La versione più accreditata dai media locali è quella dell’esplosione di un’autobomba seguita da quella di altri due ordigni rudimentali. Nessun gruppo ha rivendicato. Un portavoce dei taleban, Zabihullah Mujahid, ha negato il coinvolgimento del gruppo nella strage sostenendo che un tale massacro di civili può essere solo opera del Desh. Ma il presidente afghano Ashraf Ghani ha comunque accusato i taleban di essere responsabili dell’escalation di violenza che sta attraversando il Paese: «Dimostrano di non aver alcun interesse per una soluzione pacifica della crisi attuale», ha detto.

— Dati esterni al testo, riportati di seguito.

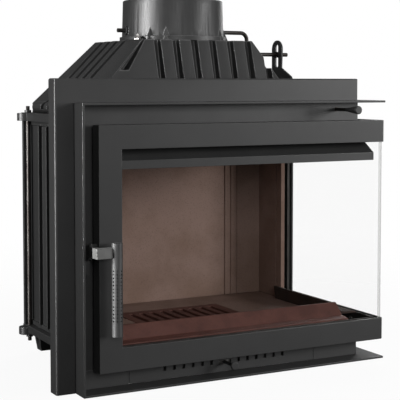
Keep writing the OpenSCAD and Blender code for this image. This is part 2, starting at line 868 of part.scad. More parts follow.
// Cast door frame that turns the corner, with steps for the glass and its retainers
module door_frame() {
    color(black) difference() {
        door_ring(0, door_bar, 0, 0, door_chamfer);
        door_ring(-cut - door_chamfer, door_bar + cut, stile_w, rail_w);
        door_ring(lip_t, door_bar + cut, stile_w - lip, rail_w - lip);
        door_ring(gasket_back, door_bar + cut, stile_w - lip - ledge_d, rail_w - lip - ledge_d);
    }
}

// Two panes of ceramic glass that meet at the corner
module front_glass() {
    color(glass_tone) span([glass_left, glass_y0, glass_z0], [glass_x1, glass_y0 + glass_t, glass_z1]);
}

module side_glass() {
    color(glass_tone) span([glass_x1 - glass_t, glass_y0 + glass_t + glass_corner_gap, glass_z0],
        [glass_x1, glass_back, glass_z1]);
}

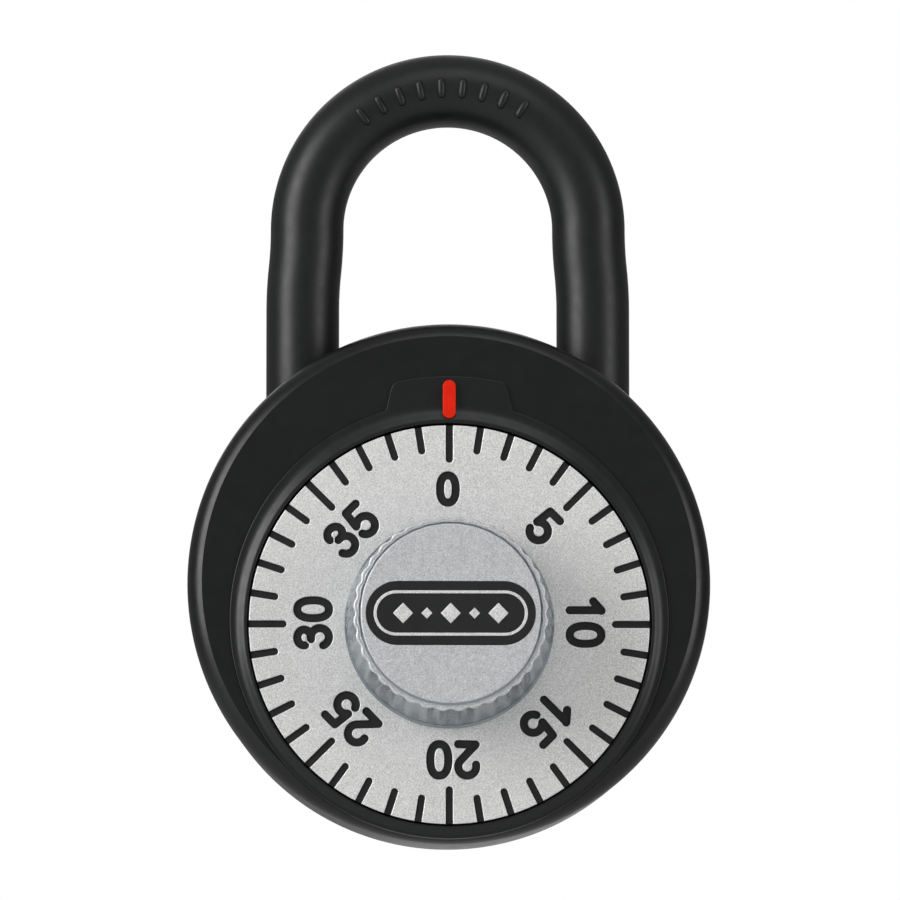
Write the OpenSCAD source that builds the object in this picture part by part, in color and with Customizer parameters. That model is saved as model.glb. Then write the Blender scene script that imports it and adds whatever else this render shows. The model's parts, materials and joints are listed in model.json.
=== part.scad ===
// Dial combination padlock: round jacketed case, eccentric dial, three-wheel pack and lifting shackle.
// Frame: X right, Y towards the back, Z up. The origin is the inner top of the shackle bow, where
// the lock hangs, in the plane of the shackle wire. All sizes are in millimetres.

/* [Case] */
// Diameter of the round case
body_d = 50; // [50:0.5:52]
// Depth of the case from its back face to its front face
body_t = 19; // [19:0.5:21]
// Radius of the rounded front edge of the case
edge_r = 1.5; // [1:0.1:1.8]
// How much smaller the case is at the back than at the front, on radius
draft = 0.8; // [0.4:0.1:1]

/* [Shackle] */
// Diameter of the shackle wire
wire_d = 7; // [6.8:0.1:7]
// Clear height between the case and the inner top of the bow
shackle_clear = 20.3; // [18:0.1:30]
// Centreline radius of the bow
bow_r = 13.6; // [13.6:0.1:13.8]
// How far each leg flares outwards below the bow
leg_flare = 0.43; // [0.3:0.01:0.5]
// How far the shackle lifts when the lock is open
lift = 9; // [8:0.5:9]

/* [Dial] */
// Distance of the dial axis below the case centre
dial_drop = 4.2; // [4:0.1:4.3]
// Radius of the numbered dial plate
dial_r = 19.1; // [18.9:0.1:19.2]
// Number of graduations round the dial
tick_count = 40; // [20:10:60]
// Width of one graduation
tick_w = 0.62; // [0.4:0.01:0.8]
// Radius of the knob at its base
knob_r = 10; // [9:0.1:10]
// Height of the knob above the dial plate
knob_h = 10; // [9:0.5:12]
// Number of flutes round the knob
flute_count = 36; // [24:2:48]

/* [Wheel pack] */
// Outer radius of the drive cam and the two wheels
wheel_r = 12; // [11:0.1:12]
// Thickness of the drive cam and of each wheel
wheel_t = 1.2; // [1:0.1:1.3]
// Distance from one wheel to the next along the axis
wheel_pitch = 2.4; // [2.4:0.1:2.5]
// Width of the gate that the fence stands over
gate_w = 2.6; // [2.4:0.1:3]

/* [Latch] */
// How far the latch bolt draws back while the shackle lifts fully
latch_travel = 4.5; // [4.5:0.1:4.6]
// Depth of the latch notch in the toe leg
notch_deep = 1.8; // [1.6:0.1:1.9]

/* [Hidden] */
$fn = 48;
EPS = 0.01;
GAP = 0.05; // radial running clearance, and the gap between pieces that are fitted together

// Case
body_r = body_d / 2;
body_z = -(shackle_clear + body_r);
dial_z = body_z - dial_drop;
face_h = body_t / 2;        // depths are measured forwards from the plane of the shackle
cavity_r = body_r - 2.4;
front_wall = 1.6;
lip_r = body_r - 4.9;
lip_t = 0.85;
back_inset = 0.3;           // the case's back lip stands this far behind the cover's face
cover_flange_t = 1;

// Bezel
opening_r = dial_r + 0.2;
well_r = dial_r + 0.75;
ring_r = 20.95;
ring_rise = 0.5;            // centre of the ring's outline above the dial axis
flange_h = face_h + 0.5;
crest_h = face_h + 0.9;
crest_r = dial_r + 1.25;
pocket_t = 0.5;
tab_r = dial_r + 4.8;
tab_w = 10.8;
tab_foot_w = 12.1;
mark_w = 1.25;
mark_l = 3.7;
mark_up = 21.6;             // middle of the mark above the dial axis

// Dial and knob
dial_h = face_h + 0.8;
dial_t = 1.4;
well_floor_h = face_h - 1.1;
well_floor_t = 1.2;
boss_h = 4.4;
spindle_r = 2;
spindle_tip_r = 1.5;
tick_short = 2.6;
tick_long = 3.6;
tick_deep = 0.3;
knob_top_h = dial_h + knob_h;
knob_face_r = 8.45;
knob_taper = atan(0.55 / (knob_h - 1.3));
badge_w = 16;
badge_l = 6;

// Wheel pack, with the front of the drive cam at cam_h
cam_h = 4.1;
middle_h = cam_h - wheel_pitch;
rear_h = middle_h - wheel_pitch;
gate_deep = 2.4;
post_r = 1.5;
fly_r = 8;                  // radius of the drive pins and of the fly arms that they push
fly_t = 0.6;
fly_angle = -60;
drive_pin_r = 0.8;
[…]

L’obiettivo e l’orario sono stati scelti proprio per massimizzare il numero di vittime: le studentesse stavano uscendo dalla scuola, e i residenti erano in strada a fare acquisti per la festa musulmana di Eid al-Fitr, che, settimana prossima, segnerà la fine del mese di digiuno del Ramadan.

L'arrivo in ospedale dei feriti

L'arrivo in ospedale dei feriti - Ansa

Dal primo maggio in tutto l’Afghanistan, e in particolare a Kabul, è massima allerta: gli americani hanno iniziato il ritiro delle truppe che dovrà essere completato entro l’11 settembre, a 20 anni esatti dagli attacchi alle Torri Gemelle. «Non possiamo continuare il ciclo di estensione o espansione della nostra presenza militare in Afghanistan sperando di creare le condizioni ideali per il nostro ritiro, aspettandoci un risultato diverso», aveva spiegato in aprile il presidente Joe Biden annunciando il disimpegno. La Nato si era subito allineata, riconoscendo che «non esiste una soluzione militare alle sfide che l’Afghanistan deve affrontare». È di tutta evidenza, però, che il Paese è ancora lontanissimo da un’emancipazione pur necessaria, e che il vuoto lasciato dalle forze internazionali rischia di essere riempito da chi campa sull’instabilità. Ci vuole un grosso sforzo di ottimismo per credere che lo «storico» accordo firmato fra Stati Uniti e taleban a Doha il 29 febbraio dell’anno scorso possa tradursi, al netto di tutte le rinegoziazioni, in qualcosa di concreto. Anche perché ormai su tutto il territorio agiscono forze contrapposte, più direttamente collegate al Daesh o ad al-Qaeda, che nessuno – nemmeno i taleban, peraltro generosamente individuati da quell’intesa come “forza di contrasto” della galassia jihadista internazionale – riesce a controllare.
L’unica certezza sta nei numeri: la missione delle Nazioni Unite “Unama” ha rilevato che il numero delle vittime civili nel primo trimestre del 2021 è tornato ai livelli pre-accordo del 2019. Emergency ha fatto sapere che nei primi quattro giorni di maggio, nel solo Centro chirurgico per vittime di guerra di Lashkar-Gah, ha ricevuto più di 100 pazienti. Ieri in una struttura dell’organizzazione sono arrivati 26 feriti. Erano quasi tutte ragazze. Della scuola attaccata a Kabul.